Licence Classes: Standard vs Major Payment Institution
The PSA establishes two licence classes with meaningfully different thresholds.
A Standard Payment Institution (SPI) licence covers operators whose monthly transaction volume does not exceed SGD 3 million across all services, or whose daily e-money float does not exceed SGD 5 million. SPIs face lighter compliance requirements but are genuinely constrained by these volume thresholds — if your payment service provider is an SPI and your business grows beyond certain volumes, they may not be able to service your flows compliantly without upgrading to a Major Payment Institution licence.
A Major Payment Institution (MPI) licence applies above those thresholds and carries more extensive AML/CFT programme requirements, enhanced safeguarding obligations (customer monies must be safeguarded either by holding in a trust account at a full bank or by obtaining a bank guarantee), and stricter technology risk management requirements aligned with MAS TRM Guidelines.
For B2B operators processing meaningful monthly volumes — above SGD 500,000 per month in cross-border flows — working with an MPI-licensed provider is generally the appropriate choice. SPI-licensed providers may be adequate for very early-stage volume but introduce regulatory risk as the relationship scales.
AML/CFT and KYB Obligations
The PSA requires PSA-licensed providers to comply with the MAS Notice PSN01 (Prevention of Money Laundering and Countering the Financing of Terrorism). For B2B clients, this means the payment provider must conduct Customer Due Diligence (CDD) — which in the B2B context is Know Your Business (KYB) — before onboarding and on an ongoing basis.
KYB for a Singapore-incorporated company typically covers: ACRA company registration verification, UBO (Ultimate Beneficial Owner) identification for individuals holding 25%+ ownership, director identity verification, and purpose-of-business confirmation. For businesses incorporated in other APAC jurisdictions — a Malaysian Sdn Bhd or an Indonesian PT — the equivalent corporate registry documents plus certified translations are typically required.
There is a persistent misconception that PSA compliance is purely the payment provider's problem and that B2B clients simply need to provide documents and then carry on. This is not quite right. Under the PSA and its subsidiary notices, payment providers are required to flag and report Suspicious Transaction Reports (STRs) to MAS's Suspicious Transaction Reporting Office (STRO). Businesses that have inconsistent payment patterns, high-velocity transfers to multiple jurisdictions with no clear business rationale, or UBOs from higher-risk jurisdictions will trigger enhanced due diligence (EDD) requirements that slow onboarding and require more documentation. Treasury teams that understand what EDD triggers look like can structure their documentation proactively, reducing friction.
Safeguarding of Customer Monies
One PSA provision that treasury teams in particular should understand is safeguarding. Under Section 23 of the PSA, MPI-licensed providers holding customer monies in excess of the prescribed thresholds must safeguard those funds. The two permitted safeguarding methods are: holding funds in a trust account maintained at a bank licensed under the Banking Act, or securing a bank guarantee from a licensed bank for the equivalent amount.

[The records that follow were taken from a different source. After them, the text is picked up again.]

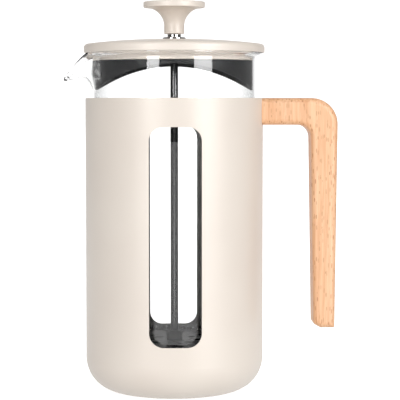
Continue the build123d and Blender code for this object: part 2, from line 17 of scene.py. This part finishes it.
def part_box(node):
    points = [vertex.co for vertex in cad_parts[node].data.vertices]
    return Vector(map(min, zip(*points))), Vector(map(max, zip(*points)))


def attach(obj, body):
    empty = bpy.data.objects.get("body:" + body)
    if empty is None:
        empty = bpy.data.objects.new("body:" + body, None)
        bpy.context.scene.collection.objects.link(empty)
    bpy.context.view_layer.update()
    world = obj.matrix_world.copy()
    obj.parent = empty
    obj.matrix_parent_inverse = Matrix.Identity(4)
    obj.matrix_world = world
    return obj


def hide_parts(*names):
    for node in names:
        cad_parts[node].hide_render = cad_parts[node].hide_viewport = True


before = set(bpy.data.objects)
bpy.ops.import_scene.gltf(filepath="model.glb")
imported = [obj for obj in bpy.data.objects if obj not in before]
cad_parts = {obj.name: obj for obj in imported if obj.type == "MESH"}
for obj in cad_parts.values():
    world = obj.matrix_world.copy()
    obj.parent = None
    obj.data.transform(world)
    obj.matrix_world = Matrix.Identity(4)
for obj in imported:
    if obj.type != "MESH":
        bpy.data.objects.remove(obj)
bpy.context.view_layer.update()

MM = 0.001

# %% [markdown]
# ## Camera
#
# A long lens far from the press keeps its sides nearly parallel. The
# camera stands level with the top of the sleeve and tilts down a little, so the lid is seen
# from just below and the base from above. It stands a hair to the spout's side of the windows'
# axis, and turns a touch towards the handle, which leaves room for it.

# %% Camera
camera_distance = 0.965
eye_height = 0.172
lens_length = 146.4
tilt_down = 3.47
stand_left = 0.65        # degrees round the press
turn_right = 0.905

camera = bpy.data.objects.new("studio_camera", bpy.data.cameras.new("studio_camera"))
camera.data.sensor_width = 36.0
camera.data.lens = lens_length
camera.location = (
    -camera_distance * sin(radians(stand_left)), -camera_distance * cos(radians(stand_left)), eye_height
)
camera.rotation_euler = (radians(90.0 - tilt_down), 0.0, radians(-stand_left - turn_right))
bpy.context.scene.collection.objects.link(camera)
bpy.context.scene.camera = camera
print("camera at", tuple(camera.location), "with a", lens_length, "mm lens")

# %% [markdown]
# ## Floor and light
#
# Glass and bright metal show what stands around them, so the studio is part of their look.
# The backdrop is white, which makes clear glass read as clear. The front of the room is dark
# apart from two tall soft boxes, one each side of the camera. They draw narrow white panes on
# the glass and leave the black plastic behind it black. The world tells mirror rays about the
# dark front, lights matt surfaces softly from the front, and shows plain white to every ray
# that has met neither.

# %% World
scene = bpy.context.scene
scene.view_settings.view_transform = "Standard"
scene.cycles.use_denoising = True
scene.cycles.max_bounces = 24
scene.cycles.transmission_bounces = 20
scene.cycles.glossy_bounces = 8
scene.cycles.transparent_max_bounces = 16


def new_node(tree, kind, **settings):
    """Add one node. A setting that names an input sets its value, any other sets a property."""
    node = tree.nodes.new(kind)
    for name, value in settings.items():
        socket = node.inputs.get(name.replace("_", " "))
        if socket is not None and not hasattr(node, name):
            socket.default_value = value
        else:
            setattr(node, name, value)
    return node


def light_from(tree, direction, *stops):
    """A sky whose brightness depends on the angle to one direction. Stops run from -1 to 1."""
    place = new_node(tree, "ShaderNodeTexCoord")
    along = new_node(tree, "ShaderNodeVectorMath", operation="DOT_PRODUCT")
    along.inputs[1].default_value = Vector(direction).normalized()
    half = new_node(tree, "ShaderNodeMath", operation="MULTIPLY_ADD")
    half.inputs[1].default_value = 0.5
    half.inputs[2].default_value = 0.5
    ramp = new_node(tree, "ShaderNodeValToRGB")
    while len(ramp.color_ramp.elements) < len(stops):
        ramp.color_ramp.elements.new(0.5)
    brightest = max(level for _, level in stops)
    for element, (position, level) in zip(ramp.color_ramp.elements, stops):
        element.position = position / 2 + 0.5
        element.color = (level / brightest, level / brightest, level / brightest, 1.0)
    sky = new_node(tree, "ShaderNodeBackground", Strength=brightest)
    tree.links.new(place.outputs["Generated"], along.inputs[0])
    tree.links.new(along.outputs["Value"], half.inputs[0])
    tree.links.new(half.outputs[0], ramp.inputs["Fac"])
    tree.links.new(ramp.outputs["Color"], sky.inputs["Color"])
    return sky.outputs[0]


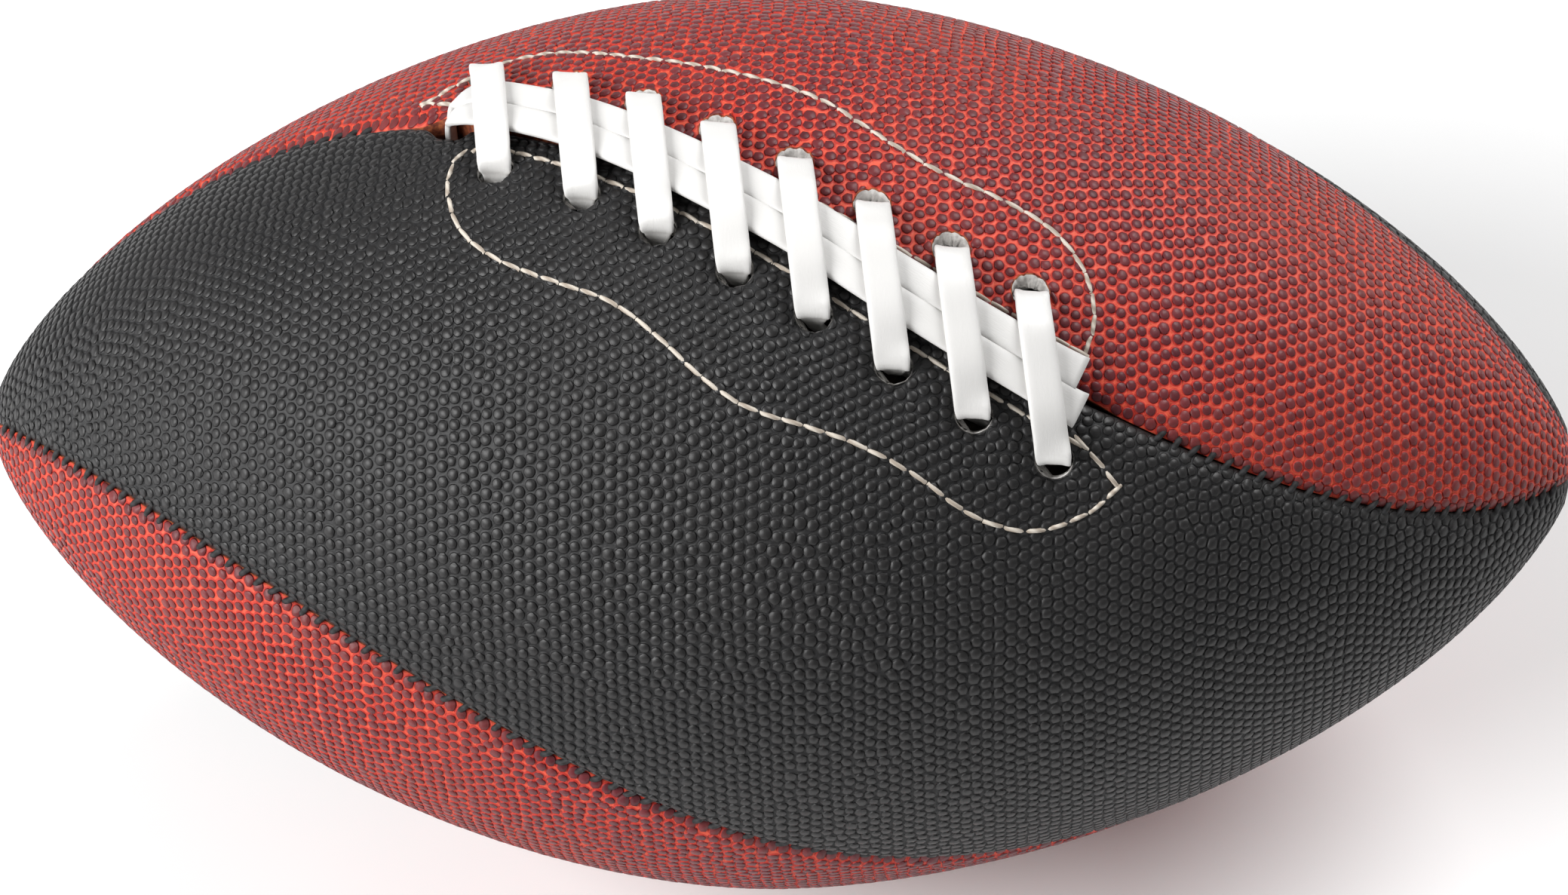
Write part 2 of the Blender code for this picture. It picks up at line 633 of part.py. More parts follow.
def make_valve(finish, core_finish):
    valve_angle = (VALVE_PANEL + 0.5) * QUARTER
    bladder_depth = radius_at(0, valve_angle, 0) - bladder_radius(0, valve_angle)
    flange_bottom = bladder_depth - LAYER_GAP
    flange_top = flange_bottom - VALVE_FLANGE_THICKNESS
    end = bladder_depth + BLADDER_THICKNESS + VALVE_BOSS_LENGTH
    bore = VALVE_BORE_RADIUS
    turned("valve_housing", (
        (VALVE_RECESS, bore), (VALVE_RECESS, VALVE_STEM_RADIUS), (flange_top, VALVE_STEM_RADIUS),
        (flange_top, VALVE_FLANGE_RADIUS), (flange_bottom, VALVE_FLANGE_RADIUS),
        (flange_bottom, VALVE_BOSS_RADIUS), (end, VALVE_BOSS_RADIUS), (end, bore)), finish)
    plug, head = bore - FIT_GAP, bore + FIT_GAP
    head_top = end + FIT_GAP
    head_bottom = head_top + VALVE_HEAD_THICKNESS
    turned("valve_core", (
        (VALVE_CORE_RECESS, 0), (VALVE_CORE_RECESS, plug), (head_top, plug), (head_top, head),
        (head_bottom, head), (head_bottom, 0)), core_finish)
    centre, out = valve_frame()
    inside = centre - out * end
    outside = centre + out * PANEL_THICKNESS
    middle = centre - out * (flange_top + flange_bottom) / 2
    stem_hole = drill("stem_hole", [(middle, outside)], VALVE_STEM_RADIUS + FIT_GAP, VALVE_SIDES)
    boss_hole = drill("boss_hole", [(inside, middle)], VALVE_BOSS_RADIUS + FIT_GAP, VALVE_SIDES)
    return stem_hole, boss_hole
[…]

This matters operationally. If a payment operator holds your SGD balances in a multi-currency wallet and that operator became insolvent, the safeguarded funds held in trust would be segregated from the operator's estate and returned to clients. Funds not properly safeguarded would be subject to the general creditor pool. When evaluating a payment service provider's reliability, ask specifically how they safeguard client monies and at which bank the trust account is held — not as a theoretical question, but as a routine due diligence step.
What the PSA Does Not Regulate
We are not saying the PSA creates a blanket regulatory umbrella over everything that touches a payment. It does not. The PSA regulates the provision of payment services — the infrastructure layer. It does not directly regulate the commercial contracts between a Singapore business and its overseas suppliers or the FX rates quoted by a provider (those are governed by separate contract law and MAS FX market guidelines). A PSA licence does not indicate that a provider has strong technology infrastructure, reliable settlement rails, or competitive FX spreads. Those remain due diligence items separate from regulatory compliance.
Similarly, the PSA does not regulate banking services — a licensed bank in Singapore providing cross-border wire transfers operates under the Banking Act, not the PSA. Some treasury teams conflate PSA licensing with "MAS-regulated" as a general trust signal, when the relevant question is more specific: which regulatory framework applies to this specific service, and what protections does it actually create?
Practical Due Diligence Checklist for B2B Teams
When onboarding a Singapore-based payment service provider for cross-border B2B flows, the following PSA-specific checks are worth incorporating into your vendor review:
- Confirm MAS PSA licence number and category coverage at MAS Financial Institutions Directory. Licences are public record.
- Verify whether the provider holds a Standard or Major Payment Institution licence, and confirm their licensed activities cover cross-border money transfer services specifically.
- Ask for their safeguarding method and confirm funds are held in trust at a named licensed bank, not commingled with operating funds.
- Review their KYB onboarding requirements upfront so you can prepare ACRA bizfile, UBO declarations, and purpose-of-business documentation in advance. Delays at KYB stage are the single most common cause of slow payment infrastructure onboarding.
- Confirm their PSN01-compliant AML programme includes transaction monitoring — this is a signal that they are taking compliance seriously rather than treating MAS oversight as a checkbox.
The PSA framework has matured significantly since its 2020 launch. MAS has issued clarifications on digital token classification, updated the safeguarding requirements, and continued to publish guidance on technology risk management for payment systems. Treasury teams and fintech operators who check MAS's public circulars and consultation papers on payment services regulation on a semi-annual basis will stay ahead of changes before they affect operational workflows.